Directive: Scan the material below for the string "that", and copy every line where it shows up.

Source data:
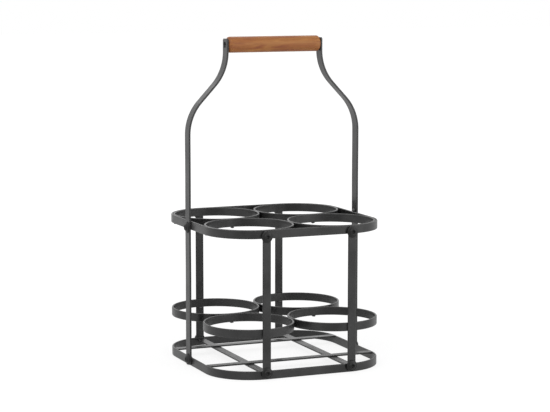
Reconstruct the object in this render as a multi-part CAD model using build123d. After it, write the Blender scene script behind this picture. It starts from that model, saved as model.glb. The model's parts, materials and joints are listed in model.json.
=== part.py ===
from build123d import *
import os
from math import atan2, degrees

# Bottle caddy of flat iron strip: a square loop round four rings at the top, four more rings
# near the foot and a square loop with crossed bars on the floor, joined by four uprights and
# by two handle straps that carry a wooden grip.
# Millimetres, Z up. The origin lies on the floor under the middle of the caddy, with X along
# the grip and the front at -Y.

# Flat iron strip of the loops, rings and uprights; the straps are as thick, but wider
strip_width = 9.0
strip_thickness = 2.0
strip_end_chamfer = 2.4  # at an end under a rivet head
strip_end_setback = 1.0  # from the floor, or the top of the top loop, to the end of a strip
fit_up_gap = 0.1  # left between strips that lie along each other, before they are welded

# Square loops with round corners, the lower one standing on the floor
loop_side = 190.0
top_loop_level = 153.5  # upper edge of the top loop

# Bottle rings
lower_ring_level = 52.0  # upper edge of the lower rings

# Floor bars inside the base loop
bar_width = 9.0
bar_thickness = 1.6

# Rivets that join the uprights and the straps to the loops
rivet_inset = 2.2  # from the edge of the loop that faces the other loop
rivet_shank_radius = 1.5
rivet_head_radius = 6.0
rivet_rim = 1.2
rivet_head_height = 3.0
rivet_slope_width = 2.6  # from the rim in to the flat middle of the head
rivet_gap = 0.05  # around a shank in its hole
head_sides = 12
shank_sides = 6  # of the shanks, and of the holes that they fill

# Wooden grip
grip_length = 104.0
grip_radius = 8.4
grip_end_chamfer = 1.9
grip_level = 335.7  # axis of the grip
grip_end_gap = 0.3  # between each end of the grip and its strap

# Rod through the grip and the straps
rod_radius = 3.2
rod_running_gap = 0.08  # all round the rod in the bore of the grip
rod_seat_gap = 0.05  # all round the rod in the hole of a strap
rod_end_recess = 0.6  # from the outer face of a strap in to the end of the rod

# Handle straps
strap_width = 12.0
strap_bend_radius = 50.0  # at the middle of the strip
strap_knee_drop = 27.2  # from the grip's axis to where the upper and the sloping run would meet
strap_slope_drop = 45.5  # from there to where the sloping and the lower run would meet
strap_above_grip_axis = 6.4
strap_top_chamfer = 1.6
strap_foot_chamfer = 3.6

# Weld beads
bead_radius = 1.9
bead_height = 1.4
strap_bead_radius = 2.6  # of the two beads at the straps
strap_bead_height = 3.2
bead_slope = 30  # degrees that the side of a bead leans in
bead_sides = 6

cut_overrun = 5.0  # past what is cut

# Places that follow from the sizes above
loop_half = loop_side / 2
loop_inner_half = loop_half - strip_thickness
outer_face = loop_half + strip_thickness

top_ring_radius = (loop_inner_half - 3 * fit_up_gap / 2) / 2
top_ring_centre = top_ring_radius + fit_up_gap / 2
lower_ring_radius = (loop_half - 3 * fit_up_gap / 2) / 2
lower_ring_centre = lower_ring_radius + fit_up_gap / 2

loop_corner_inner = top_ring_radius + fit_up_gap
loop_corner_outer = loop_corner_inner + strip_thickness
top_loop_bottom = top_loop_level - strip_width

upright_place = lower_ring_centre
bar_place = lower_ring_centre
strap_place = loop_half + strip_thickness / 2
strap_grip_place = grip_length / 2 + grip_end_gap + strip_thickness / 2
strap_upper_knee = grip_level - strap_knee_drop
strap_lower_knee = strap_upper_knee - strap_slope_drop
top_rivet_level = top_loop_bottom + rivet_inset
base_rivet_level = strip_width - rivet_inset
upper_bar_bottom = strip_width - bar_thickness
lower_bar_bottom = upper_bar_bottom - bar_thickness

CORNERS = {
    "front_left": (-1, -1),
    "front_right": (1, -1),
    "back_left": (-1, 1),
    "back_right": (1, 1),
}
SIDES = {"left": -1, "right": 1}


def outward_y(x, y, z):
    """A frame at a place on the front or back, whose Z points away from the middle."""
    return Plane(origin=(x, y, z), x_dir=(1, 0, 0), z_dir=(0, 1 if y > 0 else -1, 0))


def outward_x(x, y, z):
    """A frame at a place on the left or right, whose Z points away from the middle."""
    return Plane(origin=(x, y, z), x_dir=(0, 1, 0), z_dir=(1 if x > 0 else -1, 0, 0))


def upright_frames(level, depth):
    """Frames on the axes of the four upright rivets at one level, at a distance from the middle."""
    return [outward_y(sx * upright_place, sy * depth, level) for sx, sy in CORNERS.values()]


def strap_frames(level, depth):
    """Frames on the axes of the two strap rivets at one level."""
    return [outward_x(side * depth, 0, level) for side in SIDES.values()]


def drilled(solid, frames):
    """The solid with a rivet hole along each frame's axis."""
    hole = extrude(RegularPolygon(rivet_shank_radius + rivet_gap, shank_sides), cut_overrun, both=True)
    for frame in frames:
        solid -= frame * hole
    return solid


def square_loop(bottom):
    """One square loop of strip on edge, with round corners."""
    outline = RectangleRounded(loop_side, loop_side, loop_corner_outer)
    opening = RectangleRounded(2 * loop_inner_half, 2 * loop_inner_half, loop_corner_inner)
    return Pos(Z=bottom) * extrude(outline - opening, strip_width)


def drilled_loop(bottom, rivet_level):
    """A loop with holes for the rivets of the uprights and of the straps."""
    loop = drilled(square_loop(bottom), upright_frames(rivet_level, loop_half))
    return drilled(loop, strap_frames(rivet_level, loop_half))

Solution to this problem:
Reconstruct the object in this render as a multi-part CAD model using build123d. After it, write the Blender scene script behind this picture. It starts from that model, saved as model.glb. The model's parts, materials and joints are listed in model.json.
# by two handle straps that carry a wooden grip.
fit_up_gap = 0.1  # left between strips that lie along each other, before they are welded
# Rivets that join the uprights and the straps to the loops
rivet_inset = 2.2  # from the edge of the loop that faces the other loop
shank_sides = 6  # of the shanks, and of the holes that they fill
bead_slope = 30  # degrees that the side of a bead leans in
# Places that follow from the sizes above